(REQUIRED TASK): Your answer should consist only of the lines below from the one with "Keep writing the" through the one with "return profile", copied exactly.

# RECORDS FOR THIS EXERCISE start

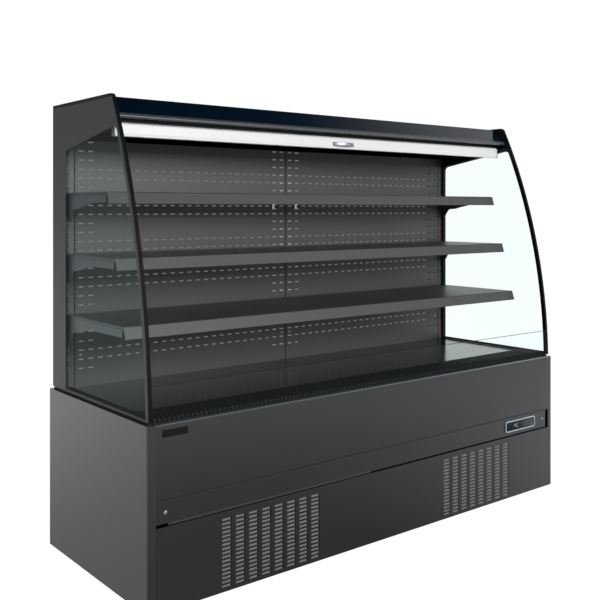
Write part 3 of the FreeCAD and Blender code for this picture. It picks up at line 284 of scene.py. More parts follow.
def brushed_zinc(name, colour, roughness=0.42):
    """Bare or galvanised metal with drawn streaks and a faint spangle."""
    f = Finish(name)
    streak = f.noise(60.0, 4.0, (1.0, 1.0, 14.0))
    flake = f.noise(35.0, 1.0)
    tone = f.blend(flake, tuple(c * 0.85 for c in colour), tuple(min(1, c * 1.12) for c in colour))
    return f.done(f.principled(Base_Color=tone, Metallic=1.0, Roughness=streak * 0.16 + (roughness - 0.08)))


def moulded(name, colour, roughness=0.5, texture=0.15, shine=0.5):
    """Moulded plastic, or any small part with a fine grain."""
    f = Finish(name)
    pores = f.noise(1400.0, 2.0)
    patch = f.noise(9.0, 2.0)
    tone = f.blend(patch, tuple(c * 0.9 for c in colour), tuple(c * 1.1 for c in colour))
    return f.done(f.principled(Base_Color=tone, Roughness=patch * 0.08 + (roughness - 0.04),
                               Normal=f.bump(pores, texture, 0.0003), Specular_IOR_Level=shine))


def satin_metal(name, colour, roughness):
    """Ground metal without a coat."""
    f = Finish(name)
    wear = f.noise(40.0, 3.0)
    return f.done(f.principled(Base_Color=colour, Metallic=1.0, Roughness=wear * 0.06 + roughness))


def glowing_clip(name):
    """Galvanised sheet with a faint grey glow, painted light that keeps it brighter than the shade round it.
    """
    f = Finish(name)
    flake = f.noise(60.0, 2.0)
    tone = f.blend(flake, (0.70, 0.71, 0.72), (0.86, 0.87, 0.88))
    # painted light: a faint grey glow that keeps the clips bright in the shelf's shade
    glow = f.blend(flake, (0.20, 0.20, 0.21), (0.30, 0.30, 0.31))
    return f.done(f.principled(Base_Color=tone, Roughness=flake * 0.1 + 0.35, Emission_Color=glow,
                               Emission_Strength=1.0))


def lamp_cover(name, strength):
    """Frosted lamp cover, a little dimmer at its ends."""
    f = Finish(name)
    along = f.place("X")
    near_end = (along * along) > 0.84
    glow = f.blend(near_end, (1.0, 1.0, 1.0), (0.75, 0.78, 0.8))
    return f.done(f.principled(Base_Color=(0.9, 0.9, 0.9), Roughness=0.4, Emission_Color=glow,
                               Emission_Strength=strength))


def liner(name):
    """Rear wall: dark coat outside, pale liner on the air-duct side with a faint glow left of DARK_SLOTS_X,
    painted light seen through the slots.
    """
    f = Finish(name)
    inner = f.place("Y") < LINER_Y * MM
    cloud = f.noise(3.0, 2.0)
    outer = f.blend(cloud, (0.026, 0.028, 0.031), (0.031, 0.033, 0.037))
    tone = f.blend(inner, outer, (0.40, 0.41, 0.41))
    # painted light: a grey glow on the liner, left out to the right of DARK_SLOTS_X as painted shade
    glow = f.blend(inner * (f.place("X") < DARK_SLOTS_X * MM), (0.0, 0.0, 0.0), (0.185, 0.185, 0.185))
    return f.done(f.principled(Base_Color=tone, Roughness=cloud * 0.05 + 0.45, Emission_Color=glow,
                               Emission_Strength=1.0))


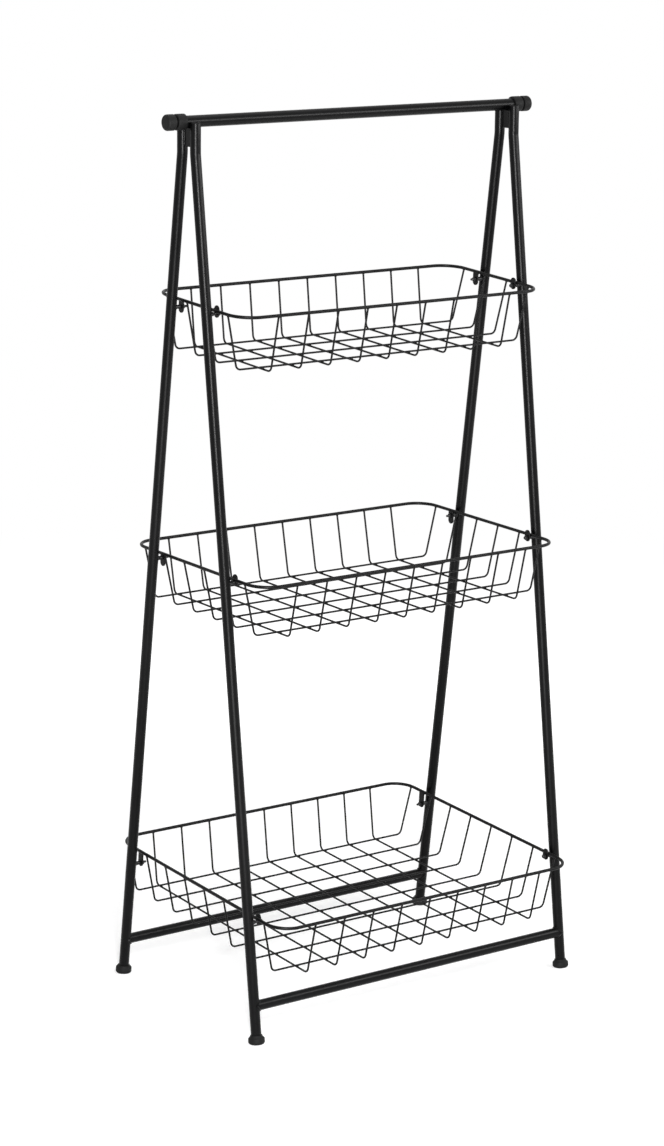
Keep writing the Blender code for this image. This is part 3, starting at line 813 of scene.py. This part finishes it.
def nut_chamfer(face, inwards, shares):
    """Profile of a nut's chamfer, whose circle grows from the round face to the corners."""
    profile = []
    for share in shares:
        limit = NUT_FLATS / 2 * NUT_FACE + (NUT_CORNER - NUT_FLATS / 2) * share
        profile.append((hexagon(limit), face + inwards * NUT_CHAMFER * share))
    return profile


def nut(name, node, domed, matrix):
    """A hexagon nut, closed by a dome or open round the stud's end."""
    seat = -NUT_SEAT + FIT
    shares = [i / NUT_CHAMFER_STEPS for i in range(NUT_CHAMFER_STEPS + 1)]
    near = nut_chamfer(seat, -1, shares)
    if domed:
        far = seat - CAP_NUT_BASE
        tip = seat - CAP_NUT_HEIGHT
        radius = CAP_NUT_DOME_D / 2
        profile = [
            (0, seat),
            *near,
            (hexagon(NUT_CORNER), far + NUT_CHAMFER * DOME_CHAMFER),
            (hexagon(NUT_FLATS / 2), far),
            (radius, far),
        ]
        for i in range(DOME_STEPS):
            angle = pi / 2 * i / DOME_STEPS
            profile.append((radius * cos(angle), tip + radius - radius * sin(angle)))
        profile.append((0, tip))
    else:
        far = seat - NUT_HEIGHT
        profile = [
            (STUD_D / 2, seat),
            *near,
            *nut_chamfer(far, 1, shares[::-1]),
            (STUD_D / 2 + BORE_CHAMFER, far),
            (STUD_D / 2, far + BORE_CHAMFER),
        ]
    shell = Shell()
    turned(shell, profile, NUT_STEPS, matrix, loop=not domed)
    shell.piece(name, "hardware", [node], NUT_SHARP)


def build_fasteners():
    """A stud and a nut at each lug: domed nuts in front, open ones at the rear."""
    at_rim = LEG_X - RIM_X - RIM_D / 2 - GAP
    at_lug = LEG_X - LUG_X - LUG_THICKNESS / 2 - GAP
    for tier_name, tier in TIERS.items():
        for end_name, (y, z) in stud_spots(tier).items():
            rear = end_name == "rear"
            shoulder_end = at_lug if rear else at_rim
            tip = NUT_SEAT + (NUT_HEIGHT + STUD_SHOW if rear else CAP_NUT_BASE)
            for side_name, side in SIDES.items():
                tail = f"{tier_name}_{end_name}_{side_name}"
                matrix = along_x(side, y, z)
                stud(f"stud_{tail}", f"basket_stud_{tail}", shoulder_end, tip, matrix)
                nut(f"hex_nut_{tail}", f"basket_nut_{tail}", not rear, matrix)


# Studio

FLOOR_REACH = 60.0
FLOOR_COLOUR = 0.74
FLOOR_ROUGHNESS = 0.9
FLOOR_LIFT = 0.40            # white that the camera sees on top of the light on the floor
LIFT_RADIUS = 0.55           # the camera's white grows from here to a full white at WHITE_RADIUS
WHITE_RADIUS = 1.6
LIT_RADIUS = 1.1             # the lit colour fades from here to nothing at FAR_RADIUS
FAR_RADIUS = 2.6
WORLD_LIGHT = 0.20
LAMPS = {
    "front": {"place": (-1.45, -2.05, 1.05), "target": (0, 0, 0.7), "size": (0.4, 1.3), "radiance": 56.0},
    "right": {"place": (1.75, -1.80, 1.50), "target": (0, 0, 1.1), "size": (2.6, 0.6), "radiance": 11.0},
    "low": {"place": (-0.85, -1.05, 0.08), "target": (0, 0.15, 0.5), "size": (0.6, 0.6), "radiance": 7.0},
    "above": {"place": (0, 0, 3.2), "target": (0, 0, 0), "size": (2.5, 2.5), "radiance": 1.5},
}
CAMERA_YAW = 36.03
CAMERA_PITCH = 13.20
CAMERA_ROLL = 0.65
CAMERA_DISTANCE = 3.9711
CAMERA_TARGET = Vector((-0.0242, 0.0, 0.5192))
CAMERA_CLIP_END = 100
SENSOR_WIDTH = 36.0
FOCAL_PIXELS = 3234.5
PHOTO_WIDTH = 664


def calculate(tree, operation, first, second):
    """Result of an operation on two node values."""
    node = tree.nodes.new("ShaderNodeMath")
    node.operation = operation
    tree.links.new(first, node.inputs[0])
    tree.links.new(second, node.inputs[1])
    return node.outputs[0]


def seen_rays(tree):
    """One where a ray from the camera, a reflection or glass meets the background."""
    path = tree.nodes.new("ShaderNodeLightPath")
    seen = path.outputs["Is Camera Ray"]
    for name in ("Is Glossy Ray", "Is Transmission Ray"):
        seen = calculate(tree, "MAXIMUM", seen, path.outputs[name])
    return seen


def build_floor():
    """A pale floor that takes shadows near the shelf and is plain white further away."""
    mesh = bpy.data.meshes.new("floor")
    reach = FLOOR_REACH
    corners = [(-reach, -reach, 0), (reach, -reach, 0), (reach, reach, 0), (-reach, reach, 0)]
    mesh.from_pydata(corners, [], [(0, 1, 2, 3)])
    floor = bpy.data.objects.new("floor", mesh)
    bpy.context.scene.collection.objects.link(floor)
    material = bpy.data.materials.new("floor")
    material.use_nodes = True
    tree = material.node_tree
    shader = tree.nodes["Principled BSDF"]
    place = tree.nodes.new("ShaderNodeTexCoord")
    length = tree.nodes.new("ShaderNodeVectorMath")
    length.operation = "LENGTH"
    tree.links.new(place.outputs["Object"], length.inputs[0])
    away = length.outputs["Value"]
    colour = map_range(tree, away, LIT_RADIUS, FAR_RADIUS, FLOOR_COLOUR, 0.0, "SMOOTHSTEP")
    lift = map_range(tree, away, LIFT_RADIUS, WHITE_RADIUS, FLOOR_LIFT, 1.0, "SMOOTHSTEP")
    tree.links.new(colour, shader.inputs["Base Color"])
    tree.links.new(calculate(tree, "MULTIPLY", lift, seen_rays(tree)), shader.inputs["Emission Strength"])
    shader.inputs["Emission Color"].default_value = (1, 1, 1, 1)
    shader.inputs["Roughness"].default_value = FLOOR_ROUGHNESS
    shader.inputs["Specular IOR Level"].default_value = 0.0
    mesh.materials.append(material)


def build_world():
    """Soft light from all round, and a white background where the camera sees it."""
    world = bpy.data.worlds.new("studio")
    bpy.context.scene.world = world
    world.use_nodes = True
    tree = world.node_tree
    background = tree.nodes["Background"]
    background.inputs["Color"].default_value = (1, 1, 1, 1)
    strength = map_range(tree, seen_rays(tree), 0.0, 1.0, WORLD_LIGHT, 1.0)
    tree.links.new(strength, background.inputs["Strength"])


def area_light(name, place, target, size, radiance):
    """A lamp that the camera doesn't see. Its radiance is how bright a reflection of it is."""
    light = bpy.data.lights.new(name, "AREA")
    light.shape = "RECTANGLE"
    light.size, light.size_y = size
    light.energy = radiance * pi * size[0] * size[1]
    obj = bpy.data.objects.new(name, light)
    bpy.context.scene.collection.objects.link(obj)
    obj.location = place
    obj.rotation_euler = (Vector(target) - Vector(place)).to_track_quat("-Z", "Y").to_euler()
    obj.visible_camera = False


def build_camera():
    """The photograph's viewpoint, with a lens that gives its focal length in pixels."""
    yaw, pitch, roll = radians(CAMERA_YAW), radians(CAMERA_PITCH), radians(CAMERA_ROLL)
    forward = Vector((sin(yaw) * cos(pitch), cos(yaw) * cos(pitch), -sin(pitch)))
    right = Vector((cos(yaw), -sin(yaw), 0))
    up = right.cross(forward)
    across = right * cos(roll) + up * sin(roll)
    upward = up * cos(roll) - right * sin(roll)
    camera = bpy.data.cameras.new("camera")
    camera.sensor_fit = "HORIZONTAL"
    camera.sensor_width = SENSOR_WIDTH
    camera.lens = FOCAL_PIXELS / PHOTO_WIDTH * SENSOR_WIDTH
    camera.clip_end = CAMERA_CLIP_END
    obj = bpy.data.objects.new("camera", camera)
    bpy.context.scene.collection.objects.link(obj)
    place = CAMERA_TARGET - forward * CAMERA_DISTANCE
    turn = Matrix((across, upward, -forward)).transposed().to_4x4()
    obj.matrix_world = Matrix.Translation(place) @ turn
    bpy.context.scene.camera = obj


build_legs()
build_feet()
build_cross_bars()
build_top_bar()
build_gussets()
for tier_name, tier in TIERS.items():
    build_basket(tier_name, tier)
build_fasteners()
build_camera()
build_floor()
build_world()
for name, lamp in LAMPS.items():
    area_light(name, **lamp)
bpy.context.scene.view_settings.view_transform = "Standard"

# RECORDS FOR THIS EXERCISE end

(SOLUTION FOR THIS EXERCISE):
Keep writing the Blender code for this image. This is part 3, starting at line 813 of scene.py. This part finishes it.
def nut_chamfer(face, inwards, shares):
    """Profile of a nut's chamfer, whose circle grows from the round face to the corners."""
    profile = []
    for share in shares:
        limit = NUT_FLATS / 2 * NUT_FACE + (NUT_CORNER - NUT_FLATS / 2) * share
        profile.append((hexagon(limit), face + inwards * NUT_CHAMFER * share))
    return profile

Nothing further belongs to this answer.